Abstract

Is the brain really a computer? In particular, is our intelligence a computational achievement: is it because our brains are computers that we get on in the world as well as we do? In this paper I will evaluate an ambitious new argument to the contrary, developed in Landgrebe and Smith (2021a, 2022). Landgrebe and Smith begin with the fact that many dynamical systems in the world are difficult or impossible to model accurately (inter alia, because it is intractable to find exact solutions to the differential equations that describe them—meaning we have to approximate—but at the same time they are such that small differences in starting conditions lead to big differences in final conditions, thwarting accurate approximation). Yet we manage to survive and thrive in a world full of such systems.
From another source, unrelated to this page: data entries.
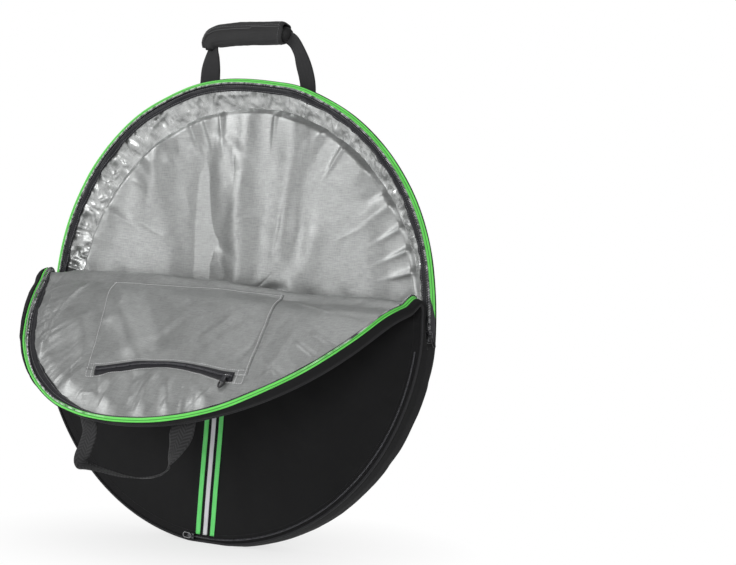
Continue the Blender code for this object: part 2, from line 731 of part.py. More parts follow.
def make_seam_zip():
    """Zip on the face of the front panel, beside the lower right of its seam."""
    depth = -FRONT_DEPTH - CLEARANCE - SMALL_COIL_RADIUS
    end = SEAM_ZIP_REST_ANGLE + SEAM_RUNOUT_ANGLE
    rim_cord("seam_zip_coil", SEAM_ZIP_RADIUS, depth, SMALL_COIL_RADIUS,
             SEAM_ZIP_START_ANGLE, end, COIL_GREY)
    turn = add_pivot("seam_slider_turn", (0.0, 0.0, RING_HEIGHT))
    turn.rotation_euler = (0.0, math.radians(SEAM_ZIP_REST_ANGLE), 0.0)
    seat = add_pivot("seam_slider_seat", (0.0, depth, SEAM_ZIP_RADIUS), turn)
    seat.rotation_euler = (math.radians(90), 0.0, 0.0)
    bridge_gap = 2 * (PULL_WIRE_RADIUS + CLEARANCE)
    plate = make_saddle_slider("seam_slider", seat, bridge_gap, BRIDGE_WIDTH, BRIDGE_WALL)
    pivot = add_pivot("seam_pull_pivot", (0.0, 0.0, plate + bridge_gap / 2), seat)
    add_object("seam_pull", pull_data("seam_pull", SMALL_PULL_LENGTH), DARK_METAL, pivot)


def make_pocket():
    """Flat pocket on the flap's lining, with its zip on the side away from the fold."""
    face = -FRONT_DEPTH + FABRIC + FOAM + LINING + 2 * CLEARANCE
    low = face + CLEARANCE
    high = low + POCKET_WALL
    foot = FOLD_HEIGHT + POCKET_RISE
    left = POCKET_SHIFT - POCKET_WIDTH / 2
    right = POCKET_SHIFT + POCKET_WIDTH / 2
    panel = box("pocket_panel", (left, low, foot), (right, high, POCKET_HEAD), SILVER_LINING)
    place_on_body(panel, FLAP)
    tape_low = POCKET_HEAD + CLEARANCE
    tape_high = tape_low + POCKET_TAPE_WIDTH
    half = POCKET_ZIP_LENGTH / 2
    tape = box("pocket_zip_tape", (POCKET_SHIFT - half, low, tape_low),
               (POCKET_SHIFT + half, high, tape_high), BLACK_TRIM)
    place_on_body(tape, FLAP)
    coil_depth = high + CLEARANCE + SMALL_COIL_RADIUS
    middle = (tape_low + tape_high) / 2
    ends = [(POCKET_SHIFT + way * (half - CLEARANCE), coil_depth, middle) for way in (-1, 1)]
    coil = add_object("pocket_zip_coil", tube_curve("pocket_zip_coil", ends, SMALL_COIL_RADIUS), COIL_GREY)
    place_on_body(coil, FLAP)
    place = Vector((POCKET_SHIFT + half - SLIDER_LENGTH, coil_depth, middle)) - FLAP.location
    seat = add_pivot("pocket_slider_seat", place, FLAP)
    seat.rotation_euler = (math.radians(-90), 0.0, 0.0)
    bend = math.hypot(SMALL_BRIDGE_WIDTH, SMALL_BRIDGE_WALL) / 2 + CLEARANCE + CORD_PULL_RADIUS
    bridge_gap = bend + CORD_PULL_RADIUS + CLEARANCE - SMALL_BRIDGE_WALL / 2
    plate = make_saddle_slider("pocket_slider", seat, bridge_gap, SMALL_BRIDGE_WIDTH, SMALL_BRIDGE_WALL)
    pivot = add_pivot("pocket_pull_pivot", (0.0, 0.0, plate + bridge_gap + SMALL_BRIDGE_WALL / 2), seat)
    pivot.rotation_euler = (math.radians(90), 0.0, math.radians(-90))
    add_object("pocket_pull", cord_pull_data("pocket_pull", bend), BLACK_TRIM, pivot)


def make_stripes():
    """Three ribbons down the middle of the front, which run on across the flap."""
    outer = -FRONT_DEPTH - CLEARANCE - STRIPE_WALL
    inner = -FRONT_DEPTH - CLEARANCE
    colours = (("left", -1, GREEN_TAPE), ("middle", 0, REFLECTIVE_GREY), ("right", 1, GREEN_TAPE))
    for name, place, finish in colours:
        low = place * STRIPE_PITCH - STRIPE_WIDTH / 2
        high = place * STRIPE_PITCH + STRIPE_WIDTH / 2
        box(f"stripe_{name}", (low, outer, RING_HEIGHT - STRIPE_REACH),
            (high, inner, FOLD_HEIGHT - STRIPE_FOLD_GAP), finish)
        upper = box(f"flap_stripe_{name}", (low, outer, FOLD_HEIGHT + STRIPE_FOLD_GAP),
                    (high, inner, RING_HEIGHT + STRIPE_REACH), finish)
        place_on_body(upper, FLAP)


def tab_places(width):
    """Left and right edge of each sewn tab, as (side, low, high)."""
    half = width / 2
    middle = HANDLE_SPAN / 2
    return (("left", -middle - half, -middle + half), ("right", middle - half, middle + half))


def make_back_handle():
    """Carrying handle: two tabs sewn to the back panel, the webbing loop and its padded grip."""
    low = BACK_DEPTH + CLEARANCE
    high = low + WEBBING
    edge = math.sqrt(BACK_PANEL_RADIUS ** 2 - (HANDLE_SPAN / 2 + WEBBING_WIDTH / 2) ** 2)
    top = RING_HEIGHT - BACK_SEAM_DROP + edge - CLEARANCE
    for side, left, right in tab_places(WEBBING_WIDTH):
        box(f"handle_tab_{side}", (left, low, top - TAB_LENGTH), (right, high, top), BLACK_WEBBING)
    axis_depth = BACK_DEPTH + PIPING_RADIUS + CLEARANCE + LOOP_THICKNESS / 2
    axis_height = top + LOOP_THICKNESS / 2 + CLEARANCE
    pivot = add_pivot("back_handle_pivot", (0.0, axis_depth, axis_height))
    outline = loop_outline(BACK_LOOP_SHARES, HANDLE_SPAN, BACK_LOOP_HEIGHT, WEBBING_WIDTH)
    loop = flat_outline("back_handle_strap", outline, LOOP_THICKNESS, BLACK_WEBBING)
    loop.parent = pivot
    room = loop_outline(BACK_LOOP_SHARES, HANDLE_SPAN, BACK_LOOP_HEIGHT, WEBBING_WIDTH, CLEARANCE)
    channel = flat_outline("cut_grip_channel", room, LOOP_THICKNESS + 2 * CLEARANCE)
    channel.parent = pivot
    channel = as_mesh(channel)
    middle = BACK_LOOP_HEIGHT
    half = Vector((GRIP_LENGTH / 2, GRIP_DEPTH / 2, GRIP_HEIGHT / 2))
    centre = Vector((GRIP_SHIFT, 0.0, middle))
    grip = box("back_handle_grip", centre - half, centre + half, BLACK_CLOTH, pivot)
    soften = grip.modifiers.new("soften", "BEVEL")
    soften.width = GRIP_EDGE
    soften.segments = 2
    boolean(grip, channel, "DIFFERENCE")


def make_front_handle():
    """Plain webbing loop that hangs from two tabs sewn near the flap's free edge."""
    low = -FRONT_DEPTH - CLEARANCE - WEBBING
    high = -FRONT_DEPTH - CLEARANCE
    top = RING_HEIGHT + FRONT_SEAM_RADIUS - FRONT_TAB_INSET
    for side, left, right in tab_places(FRONT_WEBBING_WIDTH):
        tab = box(f"flap_handle_tab_{side}", (left, low, top - TAB_LENGTH), (right, high, top), BLACK_WEBBING)
        place_on_body(tab, FLAP)
    axis_depth = low - CLEARANCE - LOOP_THICKNESS / 2
    place = Vector((0.0, axis_depth, top - LOOP_THICKNESS / 2)) - FLAP.location
    pivot = add_pivot("front_handle_pivot", place, FLAP)
    pivot.rotation_euler = (math.radians(-FLAP_OPEN_ANGLE), 0.0, 0.0)
    outline = loop_outline(FRONT_LOOP_SHARES, HANDLE_SPAN, -FRONT_LOOP_HEIGHT, FRONT_WEBBING_WIDTH)
    loop = flat_outline("front_handle_strap", outline, LOOP_THICKNESS, BLACK_WEBBING)
    loop.parent = pivot


def shade_round_pieces():
    """Smooth shading on the turned and swept meshes, with hard edges kept."""
    for item in PARTS.objects:
        if item.type == "MESH":
            item.data.shade_smooth()
            item.data.set_sharp_from_angle(angle=math.radians(SHARP_ANGLE))


make_front()
make_back()
make_gussets()
make_piping()
make_zip()
make_main_sliders()
make_seam_zip()
make_pocket()
make_stripes()
make_back_handle()
make_front_handle()
FLAP.rotation_euler = (math.radians(FLAP_OPEN_ANGLE), 0.0, 0.0)
shade_round_pieces()
bpy.context.view_layer.update()
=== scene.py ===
"""Looks of a round wheel bag that stands open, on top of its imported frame.

Metres unless a table says millimetres, +Z up, front towards -Y. The closed frame is the bag with its
flap shut; the rest frame has the flap folded open. Rim angles are in degrees, from the top towards +X.
"""
import math

import bmesh
import bpy
import numpy as np
from mathutils import Matrix, Vector


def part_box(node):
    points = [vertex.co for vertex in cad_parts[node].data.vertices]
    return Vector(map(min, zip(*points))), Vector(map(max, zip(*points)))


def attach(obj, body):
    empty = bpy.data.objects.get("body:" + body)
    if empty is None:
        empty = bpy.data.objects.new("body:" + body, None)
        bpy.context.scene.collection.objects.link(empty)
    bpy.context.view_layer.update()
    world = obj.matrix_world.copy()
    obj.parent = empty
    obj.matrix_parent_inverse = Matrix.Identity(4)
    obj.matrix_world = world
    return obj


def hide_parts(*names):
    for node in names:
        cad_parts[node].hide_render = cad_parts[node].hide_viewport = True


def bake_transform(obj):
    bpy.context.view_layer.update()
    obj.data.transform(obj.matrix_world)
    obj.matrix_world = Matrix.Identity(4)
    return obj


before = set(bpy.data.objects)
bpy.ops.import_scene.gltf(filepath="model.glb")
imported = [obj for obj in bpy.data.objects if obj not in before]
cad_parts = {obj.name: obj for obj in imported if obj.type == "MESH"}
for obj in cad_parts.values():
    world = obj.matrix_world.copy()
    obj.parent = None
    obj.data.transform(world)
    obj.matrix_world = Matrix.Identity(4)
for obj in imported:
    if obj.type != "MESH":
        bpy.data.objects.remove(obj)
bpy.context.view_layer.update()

# The bag's size, as in the frame
RING_RADIUS = 0.4
RING_HEIGHT = 0.397
FRONT_DEPTH = 0.027
BACK_DEPTH = 0.044
FRONT_SEAM = 0.3965
BACK_SEAM = 0.371
BACK_DROP = 0.012
BACK_CENTRE = RING_HEIGHT - BACK_DROP
BACK_PANEL = 0.3687
EDGE_DEPTH = 0.0103
COIL_RING, COIL_PITCH, COIL_WIRE = 0.393, 0.0027, 0.00055
ZIP_END = 94.8
TAB_MIDDLE = 0.104

# Outer radii of the round sheets, and how far a sheet tucks in beside its piping
FRONT_CLOTH_EDGE, FRONT_LINING_EDGE = 0.3958, 0.3925
BACK_CLOTH_EDGE, BACK_LINING_EDGE = 0.3702, 0.3725
SEAM_TUCK = 0.0016

# Depths of the linings' inner faces, and of the front one's level place under the pocket's slider
FRONT_LINING_DEPTH, BACK_LINING_DEPTH, SLIDER_LEVEL = 0.0206, 0.0372, 0.0127
# Least distance of the lining from the front cloth's outer face, plain and under the pocket
LINING_GAP, POCKET_GAP = 0.0034, 0.0042

# The fold
HINGE_Y = -0.0273
FOLD_HEIGHT = 0.45
FOLD_ANGLE = 82.4
FLAP_TURN = math.radians(133.5)
FOLD_REACH = 0.03
FOLD_START = (0.0, HINGE_Y, FOLD_HEIGHT - FOLD_REACH)
FOLD_END = (0.0, HINGE_Y - FOLD_REACH * math.sin(FLAP_TURN), FOLD_HEIGHT + FOLD_REACH * math.cos(FLAP_TURN))

# Walls of the sheets
CLOTH_WALL, GUSSET_WALL, FLAP_GUSSET_WALL, GRIP_WALL = 0.001, 0.002, 0.0016, 0.0022
LINING_WALL, FLAP_LINING_WALL, RIBBON_WALL = 0.0006, 0.0005, 0.0006
TAPE_WALL, POCKET_TAPE_WALL, BINDING_WALL = 0.0008, 0.0007, 0.0009
WEBBING_WALL, BACK_WEBBING_WALL = 0.0018, 0.0019

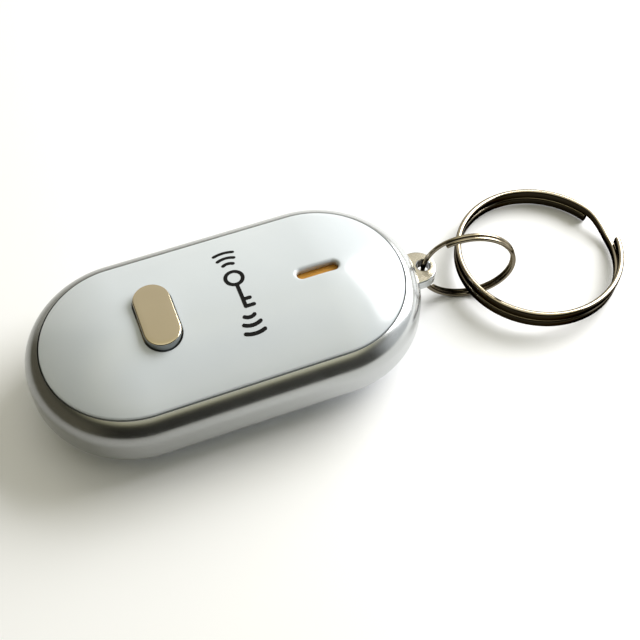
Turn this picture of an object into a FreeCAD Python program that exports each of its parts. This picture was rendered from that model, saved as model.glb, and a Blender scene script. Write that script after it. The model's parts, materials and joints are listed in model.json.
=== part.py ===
"""Key-finder tag with a domed white body, a silver frame with a lug, and two split rings.

Millimetres, +Z up. The origin is the centre of the flat patch under the rear cover, on which the tag
lies. +X points to the lug. The body is a stadium in plan: straight sides along X, a half circle at
each end. Each function builds one sub-part, and the table at the end names and writes them.
"""
import FreeCAD, Part
import math
import os

V = FreeCAD.Vector
Z_UP = V(0, 0, 1)

# ---- driving dimensions: body envelope ------------------------------------------------------------
BODY_LENGTH = 56.0
BODY_WIDTH = 29.3
BODY_HEIGHT = 15.3
SEAM_TOP = 12.0                                   # plane where the front cover meets the frame
SEAM_BOTTOM = BODY_HEIGHT - SEAM_TOP              # the same for the rear cover
FRAME_R = BODY_WIDTH / 2                          # outside radius of the frame's ends
END_X = (BODY_LENGTH - BODY_WIDTH) / 2            # centre of each half-round end
BORE_R = 12.45                                    # inside of the frame
SHOULDER_R = 3.54                                 # rounding of the frame's outer edges
LEDGE_R = 10.9
LEDGE_Z = (6.4, 7.4)                              # inner ledge that carries the circuit board

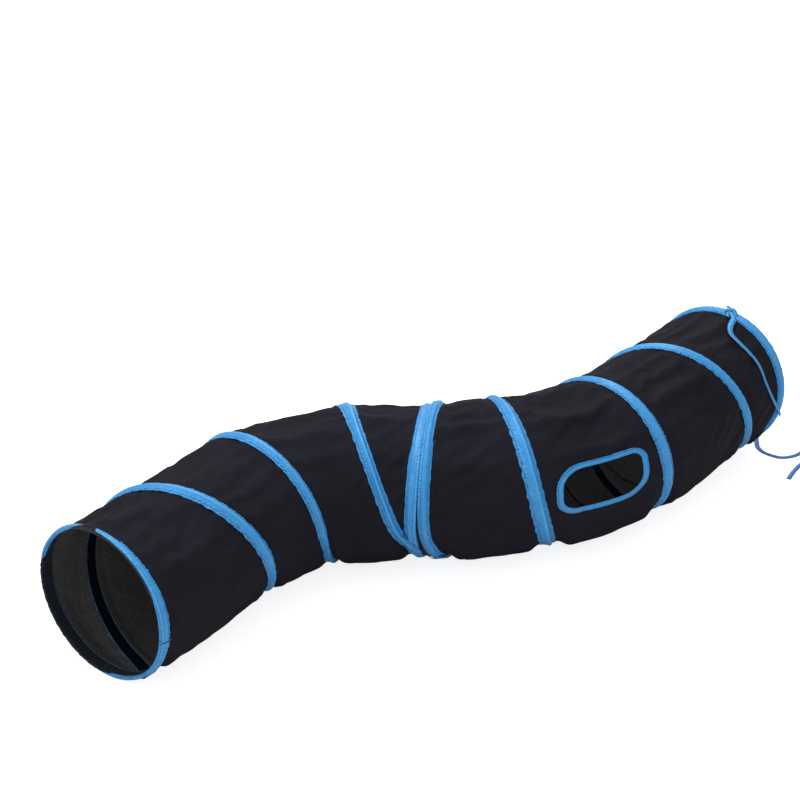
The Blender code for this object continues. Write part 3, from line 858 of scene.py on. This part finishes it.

Landgrebe and Smith argue from these premises that it is not because our brains are computers that we get on as well as we do: instead it is because of the various ways that we dynamically couple with such systems, these couplings themselves impossible to model well enough to emulate in silico. Landgrebe and Smith thus defend a dynamical systems model in the lineage of Gibson (1979), Van Gelder (1995), and Thompson (2007), though their focus is on decisively refuting the computationalist alternatives rather than developing the positive account. Here I will defend the claim that human intelligence is genuinely computational (and that whole brain emulation and others forms of AGI may be possible) against this argument.